++++ Data provided ++++

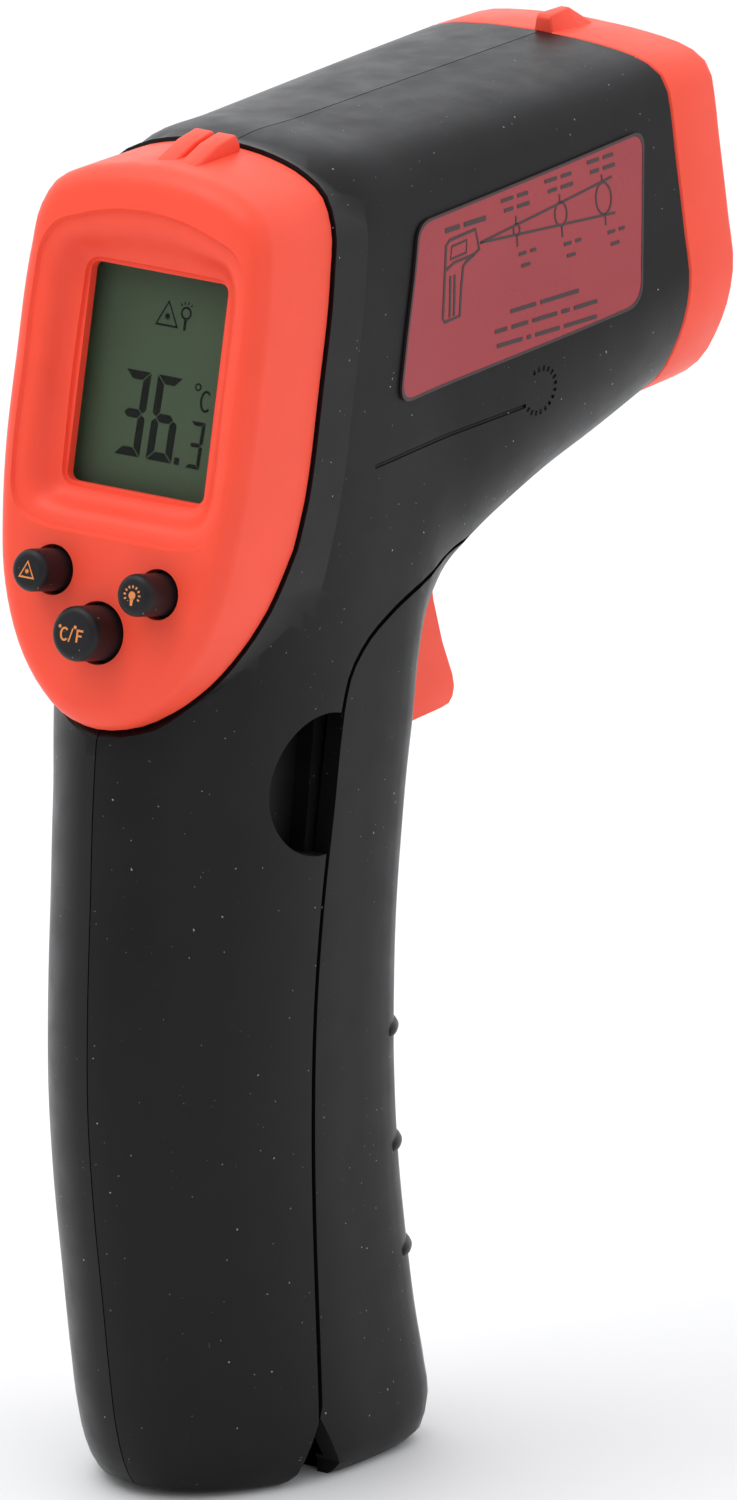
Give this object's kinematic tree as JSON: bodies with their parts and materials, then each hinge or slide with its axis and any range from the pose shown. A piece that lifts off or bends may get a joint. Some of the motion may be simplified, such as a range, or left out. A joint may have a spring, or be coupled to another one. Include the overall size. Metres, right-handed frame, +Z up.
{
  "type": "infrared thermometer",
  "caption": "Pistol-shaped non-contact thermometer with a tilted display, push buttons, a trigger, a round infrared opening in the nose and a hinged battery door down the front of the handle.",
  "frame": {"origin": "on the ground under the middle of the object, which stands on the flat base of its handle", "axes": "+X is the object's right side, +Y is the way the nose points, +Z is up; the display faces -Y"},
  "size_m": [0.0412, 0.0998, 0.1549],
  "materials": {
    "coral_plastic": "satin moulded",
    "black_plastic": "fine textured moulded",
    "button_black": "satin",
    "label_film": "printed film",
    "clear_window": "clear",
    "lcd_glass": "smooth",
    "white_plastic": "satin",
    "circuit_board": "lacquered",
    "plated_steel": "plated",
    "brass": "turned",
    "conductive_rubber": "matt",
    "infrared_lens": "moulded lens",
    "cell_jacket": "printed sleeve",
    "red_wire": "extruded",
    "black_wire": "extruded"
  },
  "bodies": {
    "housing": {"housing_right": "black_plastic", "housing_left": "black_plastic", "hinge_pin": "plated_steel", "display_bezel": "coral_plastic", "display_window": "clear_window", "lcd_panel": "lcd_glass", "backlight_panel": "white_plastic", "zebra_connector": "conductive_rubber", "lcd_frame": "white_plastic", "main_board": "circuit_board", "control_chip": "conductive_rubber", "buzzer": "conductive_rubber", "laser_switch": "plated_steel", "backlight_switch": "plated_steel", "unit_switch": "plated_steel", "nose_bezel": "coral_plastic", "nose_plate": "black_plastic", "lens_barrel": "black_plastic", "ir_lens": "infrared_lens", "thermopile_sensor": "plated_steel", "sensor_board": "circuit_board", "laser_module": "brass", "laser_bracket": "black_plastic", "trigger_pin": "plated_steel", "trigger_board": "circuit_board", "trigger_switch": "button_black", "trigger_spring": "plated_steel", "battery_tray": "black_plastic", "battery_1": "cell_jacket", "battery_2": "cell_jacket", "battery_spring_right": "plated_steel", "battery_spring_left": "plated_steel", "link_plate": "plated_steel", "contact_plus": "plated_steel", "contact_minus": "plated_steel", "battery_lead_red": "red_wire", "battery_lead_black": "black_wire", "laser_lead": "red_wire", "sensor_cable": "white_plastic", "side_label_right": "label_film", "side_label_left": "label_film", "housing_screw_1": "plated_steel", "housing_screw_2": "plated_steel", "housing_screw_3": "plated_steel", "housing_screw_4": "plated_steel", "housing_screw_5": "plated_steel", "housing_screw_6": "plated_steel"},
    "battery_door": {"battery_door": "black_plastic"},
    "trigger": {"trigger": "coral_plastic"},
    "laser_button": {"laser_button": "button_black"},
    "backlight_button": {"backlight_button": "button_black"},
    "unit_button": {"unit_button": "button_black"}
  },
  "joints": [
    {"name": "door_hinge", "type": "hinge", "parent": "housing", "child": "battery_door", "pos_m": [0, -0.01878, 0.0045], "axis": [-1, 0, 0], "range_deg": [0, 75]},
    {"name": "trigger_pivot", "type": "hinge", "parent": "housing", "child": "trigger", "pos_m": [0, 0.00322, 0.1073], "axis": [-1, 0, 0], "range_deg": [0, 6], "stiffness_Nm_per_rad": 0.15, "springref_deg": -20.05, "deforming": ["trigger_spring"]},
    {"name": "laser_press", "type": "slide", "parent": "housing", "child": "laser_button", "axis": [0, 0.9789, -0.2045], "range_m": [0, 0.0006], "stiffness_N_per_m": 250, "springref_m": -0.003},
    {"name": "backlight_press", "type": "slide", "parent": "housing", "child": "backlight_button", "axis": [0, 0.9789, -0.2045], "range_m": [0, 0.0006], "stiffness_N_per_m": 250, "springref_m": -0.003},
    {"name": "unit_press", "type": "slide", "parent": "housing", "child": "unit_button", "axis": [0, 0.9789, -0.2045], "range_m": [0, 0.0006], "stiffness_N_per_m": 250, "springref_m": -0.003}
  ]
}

++++

Written problem: Give every line of the material again, exactly as it reads.

Task answer:
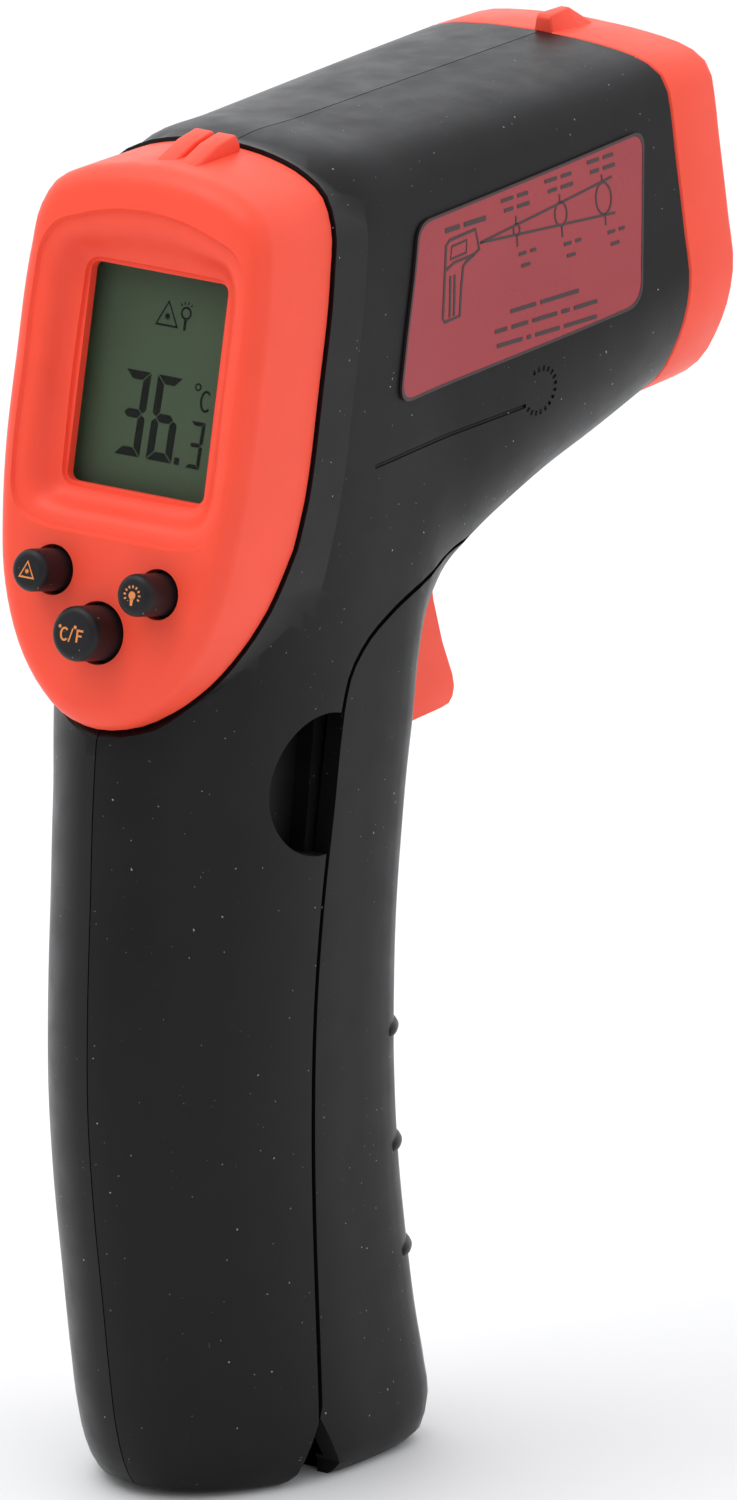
Give this object's kinematic tree as JSON: bodies with their parts and materials, then each hinge or slide with its axis and any range from the pose shown. A piece that lifts off or bends may get a joint. Some of the motion may be simplified, such as a range, or left out. A joint may have a spring, or be coupled to another one. Include the overall size. Metres, right-handed frame, +Z up.
{
  "type": "infrared thermometer",
  "caption": "Pistol-shaped non-contact thermometer with a tilted display, push buttons, a trigger, a round infrared opening in the nose and a hinged battery door down the front of the handle.",
  "frame": {"origin": "on the ground under the middle of the object, which stands on the flat base of its handle", "axes": "+X is the object's right side, +Y is the way the nose points, +Z is up; the display faces -Y"},
  "size_m": [0.0412, 0.0998, 0.1549],
  "materials": {
    "coral_plastic": "satin moulded",
    "black_plastic": "fine textured moulded",
    "button_black": "satin",
    "label_film": "printed film",
    "clear_window": "clear",
    "lcd_glass": "smooth",
    "white_plastic": "satin",
    "circuit_board": "lacquered",
    "plated_steel": "plated",
    "brass": "turned",
    "conductive_rubber": "matt",
    "infrared_lens": "moulded lens",
    "cell_jacket": "printed sleeve",
    "red_wire": "extruded",
    "black_wire": "extruded"
  },
  "bodies": {
    "housing": {"housing_right": "black_plastic", "housing_left": "black_plastic", "hinge_pin": "plated_steel", "display_bezel": "coral_plastic", "display_window": "clear_window", "lcd_panel": "lcd_glass", "backlight_panel": "white_plastic", "zebra_connector": "conductive_rubber", "lcd_frame": "white_plastic", "main_board": "circuit_board", "control_chip": "conductive_rubber", "buzzer": "conductive_rubber", "laser_switch": "plated_steel", "backlight_switch": "plated_steel", "unit_switch": "plated_steel", "nose_bezel": "coral_plastic", "nose_plate": "black_plastic", "lens_barrel": "black_plastic", "ir_lens": "infrared_lens", "thermopile_sensor": "plated_steel", "sensor_board": "circuit_board", "laser_module": "brass", "laser_bracket": "black_plastic", "trigger_pin": "plated_steel", "trigger_board": "circuit_board", "trigger_switch": "button_black", "trigger_spring": "plated_steel", "battery_tray": "black_plastic", "battery_1": "cell_jacket", "battery_2": "cell_jacket", "battery_spring_right": "plated_steel", "battery_spring_left": "plated_steel", "link_plate": "plated_steel", "contact_plus": "plated_steel", "contact_minus": "plated_steel", "battery_lead_red": "red_wire", "battery_lead_black": "black_wire", "laser_lead": "red_wire", "sensor_cable": "white_plastic", "side_label_right": "label_film", "side_label_left": "label_film", "housing_screw_1": "plated_steel", "housing_screw_2": "plated_steel", "housing_screw_3": "plated_steel", "housing_screw_4": "plated_steel", "housing_screw_5": "plated_steel", "housing_screw_6": "plated_steel"},
    "battery_door": {"battery_door": "black_plastic"},
    "trigger": {"trigger": "coral_plastic"},
    "laser_button": {"laser_button": "button_black"},
    "backlight_button": {"backlight_button": "button_black"},
    "unit_button": {"unit_button": "button_black"}
  },
  "joints": [
    {"name": "door_hinge", "type": "hinge", "parent": "housing", "child": "battery_door", "pos_m": [0, -0.01878, 0.0045], "axis": [-1, 0, 0], "range_deg": [0, 75]},
    {"name": "trigger_pivot", "type": "hinge", "parent": "housing", "child": "trigger", "pos_m": [0, 0.00322, 0.1073], "axis": [-1, 0, 0], "range_deg": [0, 6], "stiffness_Nm_per_rad": 0.15, "springref_deg": -20.05, "deforming": ["trigger_spring"]},
    {"name": "laser_press", "type": "slide", "parent": "housing", "child": "laser_button", "axis": [0, 0.9789, -0.2045], "range_m": [0, 0.0006], "stiffness_N_per_m": 250, "springref_m": -0.003},
    {"name": "backlight_press", "type": "slide", "parent": "housing", "child": "backlight_button", "axis": [0, 0.9789, -0.2045], "range_m": [0, 0.0006], "stiffness_N_per_m": 250, "springref_m": -0.003},
    {"name": "unit_press", "type": "slide", "parent": "housing", "child": "unit_button", "axis": [0, 0.9789, -0.2045], "range_m": [0, 0.0006], "stiffness_N_per_m": 250, "springref_m": -0.003}
  ]
}